We have considered the other arguments advanced by relators but do not deem it necessary to accord them extended discussion.
Affirmed.
NOTES
[1] Relators point out that the legislature expressly included reciprocals and interinsurance exchanges in imposing a fire marshal tax under Minn.St. 73.20.
[2] Hoopeston Canning Co. v. Cullen, 318 U.S. 313, 63 S. Ct. 602, 87 L. Ed. 777; Mitchell v. Pacific Greyhound Lines, 33 Cal. App. 2d 53, 59, 91 P.2d 176, 180; Annotation, 94 A.L.R. 836.
[3] The court succinctly described the origin of reciprocal or interinsurance exchanges as follows:
"* * * Certain groups of individuals had found this plan an economical and practical method of providing indemnity. One man might not be sufficiently strong financially to bear the risk of loss alone, but he and a number of his friends and acquaintances or others engaged in the same line of business could form a group or association abundantly able to act as their own insurers, and thus procure insurance at or near its actual cost. This scheme of insurance was peculiarly attractive to those owning what are generally known in the insurance world as `preferred risks,' where the danger of loss is small.

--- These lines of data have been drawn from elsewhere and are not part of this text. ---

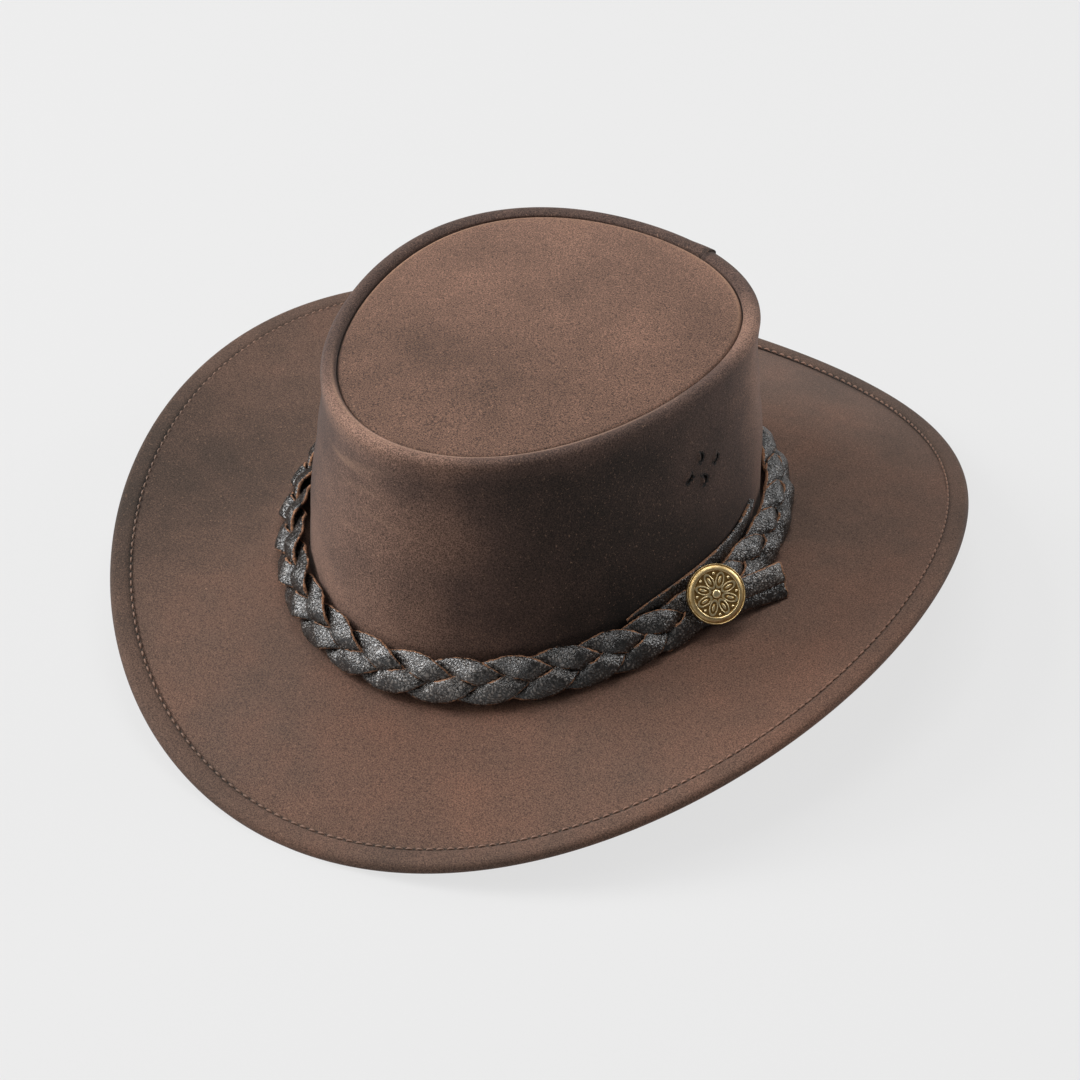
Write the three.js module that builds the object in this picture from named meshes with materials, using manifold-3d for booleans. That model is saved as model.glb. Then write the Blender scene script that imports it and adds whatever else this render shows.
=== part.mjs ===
// Bush hat of oiled leather: a crown wall with a set-in top panel, a wide brim with a turned hem,
// and a braided leather band that is fastened with a round brass concho.
// Millimetres. +Z is up, the front of the hat faces -Y and the wearer's left side faces +X.
// The origin is on the surface that the hat rests on, at the centre of the brim's outline.
// A turn is an angle seen from above: 0 at the back, a quarter turn at the wearer's left.

import * as THREE from 'three';
import { mergeVertices } from 'three/addons/utils/BufferGeometryUtils.js';
import Module from 'manifold-3d';

const wasm = await Module();
wasm.setup();

const degree = Math.PI / 180;
const fullTurn = 360 * degree;

// Facets once around each piece, and along one wave of a strand
const crownSteps = 58;
const panelSteps = 48;
const brimSteps = 64;
const bandSteps = 72;
const waveSteps = 12;

// Leather, and the gap that sewn or laid pieces keep
const crownLeather = 2;
const brimLeather = 2.2;
const laceLeather = 1.3;
const gap = 0.3;

// Crown: outer oval at the foot, and at the widest line of the rolled rim
const foot = { halfWidth: 82.6, halfLength: 99.7, egg: 0.043, square: 0, back: -0.85 };
const rim = { halfWidth: 73.9, halfLength: 94.7, egg: 0.163, square: 0.025, back: -2.8 };
const footHeight = 32.3;
const footWave = 3.15;
const rimHeight = 120.5;
const rimFrontLift = 4.7;
const rollRadius = 3.3;
const rollEnd = 150 * degree;
const lipDepth = 3;
const wallFold = 1;

// Top panel: height of its middle over its seam, and the round of its sewn edge
const panelDome = 3.6;
const panelEdge = 2.2;

// Brim: reach of its outline from the crown's centre, and the shape of its rolled edge
const reachFront = 175.1;
const reachBack = 191.6;
const reachSide = 160.6;
const outlineEgg = 0.93;
const outlineFull = 0.53;
const sideLift = 41.4;
const liftSkew = 1.6;
const liftFull = 2.55;
const sideSag = 3.5;
const endBow = 2.5;
const hemWidth = 8.2;
const hemRadius = 2.4;
const stitchDip = 0.5;
const stitchGroove = 0.6;
const hemCrest = 0.75;
const hemFlat = 4;
const hemFollow = 0.6;
const restFlat = 0.8;

// Back seam of the crown wall: the upper layer ends in a step
const lapTurn = 19.5 * degree;
const lapWidth = 9.5;
const lapThickness = 0.9;
const lapCut = 0.3 * degree;

// Vents: punched slits in each side of the crown
const ventLength = 4.2;
const ventWidth = 1;

// Braided band
const bandWaves = 11;
const strandWidth = 5.3;
const strandWiden = 0.1;
const bandSwing = 5.65;
const swingSharp = 0.04;
const bandDepth = 1.7;
const depthSharp = 0.22;
const strandRoll = 5 * degree;
const strandTwist = 15 * degree;
const bandOut = 6.9;
const bandUp = 7;
const bandLean = 53 * degree;
const bandPhase = 32 * degree;

// Concho, its post and the two lace ends under it
const conchoRadius = 11.3;
const conchoThick = 2;
const conchoRim = 1.6;
const conchoEdge = 0.3;
const conchoGround = 0.7;
const conchoTurn = 101.3 * degree;
const conchoUp = 2.9;
const conchoTip = 21 * degree;
const conchoTilt = 6 * degree;
const petalCount = 8;
const petalLength = 6;
const petalStart = 1.6;
const petalSink = 0.2;
const petalRaise = 0.5;
const postRadius = 1.4;
const tailWidth = 8;
const tailLength = 33;
const tailStart = 3.2;
const tailRise = 9.5 * degree;

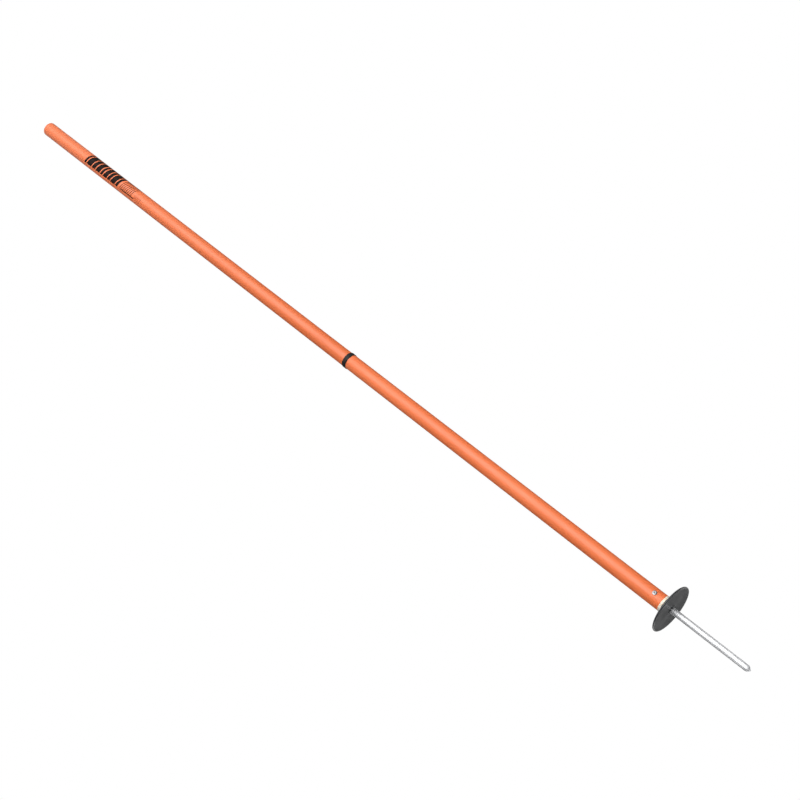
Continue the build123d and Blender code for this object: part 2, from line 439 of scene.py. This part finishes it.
class Print:
    """Thin marks that follow the upper tube's surface, gathered into one mesh."""

    def __init__(self):
        self.vertices, self.faces = [], []
        self.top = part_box("top_cap")[1].z
        self.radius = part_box("upper_tube")[1].x + PRINT_LIFT

    def mark(self, start, end, low, high, lean=0.0):
        """A patch between two distances below the top and two positions round the surface."""
        steps = max(2, round((high - low) / PRINT_STEP))
        first = len(self.vertices)
        for step in range(steps + 1):
            across = low + (high - low) * step / steps
            angle = PRINT_FACING + across / self.radius
            shift = lean * across / PRINT_HEIGHT
            for distance in (start, end):
                spot = (self.radius * math.cos(angle), self.radius * math.sin(angle))
                self.vertices.append((*spot, self.top - distance - shift))
        for step in range(steps):
            corner = first + 2 * step
            self.faces.append((corner, corner + 1, corner + 3, corner + 2))

    def bars(self, start, end, width, pitch, low, high):
        count = int((end - start) / pitch)
        for bar in range(count):
            at = start + bar * pitch
            self.mark(at, at + width, low, high, PRINT_LEAN)

    def piece(self, name):
        mesh = bpy.data.meshes.new(name)
        mesh.from_pydata(self.vertices, [], self.faces)
        mesh.shade_smooth()
        made = bpy.data.objects.new(name, mesh)
        bpy.context.scene.collection.objects.link(made)
        return made


def bold_print():
    half = PRINT_HEIGHT / 2
    marks = Print()
    at = BOLD_START
    for width in BOLD_BARS:
        marks.mark(at, at + width * MM, -half, half, PRINT_LEAN)
        at += width * MM + BOLD_GAP
    marks.bars(FINE_START, FINE_END, FINE_BAR, FINE_GAP, -half, half)
    marks.mark(FINE_START, FINE_END, half - FINE_LINE, half)
    marks.mark(FINE_START, FINE_END, -half, FINE_LINE - half)
    return marks.piece("print_bold")


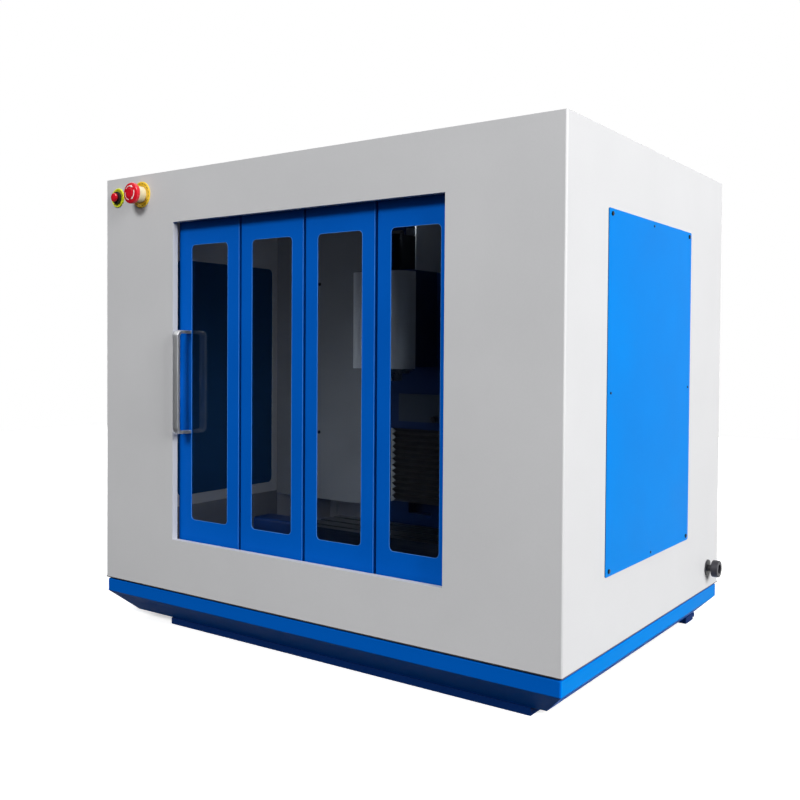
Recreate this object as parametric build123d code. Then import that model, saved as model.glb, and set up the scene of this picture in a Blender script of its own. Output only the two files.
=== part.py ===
from build123d import *
import os

# Enclosed bench milling machine.
# Frame: X to the right, Y to the back, Z up. The origin is the middle of the four anchor holes, at the floor.
# Places along X are measured from the left side, along Y from the front face and along Z from the floor,
# and the helpers at, across and place turn them into the frame.

# Overall size of the enclosure
width = 1000.0
depth = 700.0
base_height = 80.0
hood_height = 790.0

# Sheet thickness
hood_sheet = 2.0
tray_sheet = 3.0
leaf_sheet = 1.5
cover_sheet = 1.5

# Base tray: a vertical band, a slope inwards below it, and a raised rim that carries the hood
band_inset = 2.0
band_bottom = 53.0
band_top = 77.0
band_edge_radius = 2.5
band_corner_radius = 3.0
slope_run = 43.0
tray_underside = 12.0
rim_inset = 8.0
rim_width = 26.0

# Foot rails under the tray
front_rail_left = 145.0
front_rail_right = 930.0
front_rail_front = 42.0
front_rail_width = 38.0
rear_rail_left = 70.0
rear_rail_right = 957.0
rear_rail_front = 646.0
rear_rail_width = 41.0
rear_step_width = 9.0
rear_step_height = 8.0
anchor_hole_radius = 5.25
anchor_hole_spacing = 625.0

# Hood: one shell of sheet over the front, sides and top, with flanges turned inwards
bend_radius = 3.0
bottom_flange = 25.0
rear_flange = 22.0
fit_gap = 0.5
opening_left = 195.5
opening_width = 605.3
opening_bottom = 177.6
opening_height = 596.4
opening_return = 12.0

# Side covers and the cut-outs behind them
cover_front = 143.0
cover_length = 372.5
cover_bottom = 194.7
cover_height = 558.6
cutout_margin_y = 38.0
cutout_margin_z = 24.0
cutout_radius = 12.0
cover_radius = 3.0
screw_inset_y = 12.0
screw_inset_z = 8.0
screw_head_radius = 3.6
screw_head_height = 1.8
small_screw_radius = 2.0
small_screw_height = 1.0
screw_shank_radius = 1.5
screw_length = 7.0

# Rear panel
rear_louvre_count = 8
rear_louvre_length = 180.0
rear_louvre_width = 5.0
rear_louvre_pitch = 16.0
rear_louvre_bottom = 640.0
rear_screw_inset = 12.0

# Inner walls of the work space
liner_sheet = 1.5
liner_top = 196.5
liner_front = 30.0
splash_front = 493.4
splash_sheet = 1.6
splash_bottom = 189.0

# Folding door: four leaves on upright pivots, seen from the front with the last pivot at the right
door_pivot = 810.4
leaf_pitch = 152.6
leaf_gap = 5.6
leaf_overhang = 8.1
leaf_front = 20.0
leaf_depth = 16.0
leaf_bottom = 168.0
leaf_top = 782.0
window_width = 95.0
first_window_shift = -3.3
window_bottom = 216.5
window_height = 514.5
window_radius = 8.0
pane_thickness = 3.0
pane_overlap = 8.0
lug_thickness = 3.0
lug_gap = 0.4
lug_radius = 5.0
lug_reach = 16.0
pin_radius = 2.5
pin_head_radius = 3.8
pin_head_height = 1.2
running_clearance = 0.05
guide_head_radius = 4.8
guide_clearance = 0.4
guide_head_length = 9.0
lip_thickness = 3.0
lip_height = 9.5
track_shelf = 2.5
track_gap = 2.1
track_left = 172.0
track_right = 828.0
track_rear = 55.0
track_flange = 25.0
pivot_block_half = 9.0

# Door handle: a flat bar bent into a bow
handle_x = 221.0
handle_bottom = 380.0
handle_length = 191.0
handle_front = -14.0
handle_thickness = 6.0
handle_width = 10.0
handle_bend = 11.0

# Emergency stop and push button on the front face, upper left
estop_x = 106.5
estop_z = 832.5
estop_ring_radius = 25.0
ring_thickness = 2.0
estop_collar_radius = 14.5
estop_collar_length = 13.0
estop_body_radius = 11.0
mushroom_radius = 20.0
mushroom_length = 18.0
mushroom_crown = 8.0
mushroom_rim = 13.0
mushroom_recess = 8.0
estop_stem_radius = 5.0
estop_travel = 5.0
button_x = 36.0
button_z = 832.6
button_ring_radius = 18.5
button_collar_radius = 12.0
button_collar_length = 3.5
button_body_radius = 8.0
button_cap_radius = 9.0
button_cap_length = 9.0
button_travel = 2.0
button_stem_radius = 4.0
body_depth = 28.0

# Cable gland on the right side, low at the back
gland_y = 636.0
gland_z = 120.0
gland_flange_radius = 15.5
gland_flange_thickness = 2.5
gland_neck_radius = 6.0
gland_neck_length = 8.5
gland_nut_radius = 16.0
gland_nut_length = 13.0
gland_bore_radius = 4.0
gland_recess_radius = 9.0
gland_recess_depth = 4.0
gland_thread_length = 16.0
gland_locknut_radius = 9.0
gland_locknut_length = 4.0

# Machine inside: everything is set about one middle plane
machine_x = 492.5
base_casting_front = 150.0
base_casting_rear = 500.0
base_casting_width = 200.0
base_casting_top = 103.0
base_wall = 14.0
trough_width = 60.0
trough_depth = 34.0
rail_width = 15.0
rail_height = 13.0
carriage_stack = 24.0
carriage_width = 34.0
carriage_length = 48.0
carriage_lift = 5.0
rail_clearance = 0.3
y_rail_half_gap = 70.0
y_rail_front = 152.0
y_rail_rear = 380.0
y_carriage_half_gap = 32.0
saddle_width = 180.0
saddle_length = 116.0
saddle_thickness = 20.0
table_left = 337.0
table_length = 400.0
table_front = 195.0
table_width = 130.0
table_thickness = 24.0
slot_count = 3
slot_pitch = 40.0
slot_width = 10.0
slot_depth = 13.0
slot_head_width = 16.0
slot_head_height = 6.0
x_rail_half_gap = 38.0
x_rail_length = 392.0
x_carriage_half_gap = 60.0
x_screw_radius = 6.0
y_screw_radius = 8.0
z_screw_radius = 8.0
nut_length = 40.0
nut_half = 14.0
x_nut_half = 9.5
support_length = 15.0
support_half = 26.0
motor_half = 30.0
x_motor_length = 110.0
y_motor_length = 105.0
z_motor_length = 62.0
motor_flange = 8.0
coupling_length = 40.0
coupling_radius = 14.0
motor_bracket_wall = 6.0
y_screw_drop = 15.0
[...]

Its growth and popularity resulted in the uniform acts which are now found in most of the state statutes." 36 F.2d 372.
[4] Minn.St. 71.23, subd. 1, provides as follows:
"When by the laws of any other state or country any taxes, fines, deposits, penalties, licenses, or fees, in addition to or in excess of those imposed by the laws of this state upon foreign insurance companies and their agents doing business in this state, are imposed on insurance companies of this state and their agents doing business in that state or country, or when any conditions precedent to the right to do business in that state are imposed by the laws thereof, beyond those imposed upon these foreign companies by the laws of this state, the same taxes, fines, deposits, penalties, licenses, fees, and conditions precedent shall be imposed upon every similar insurance company of that state or country and their agents doing or applying to do business in this state so long as these foreign laws remain in force."
[5] See, also, Scott v. Donnelly (N.D.) 133 N.W.2d 418, 423.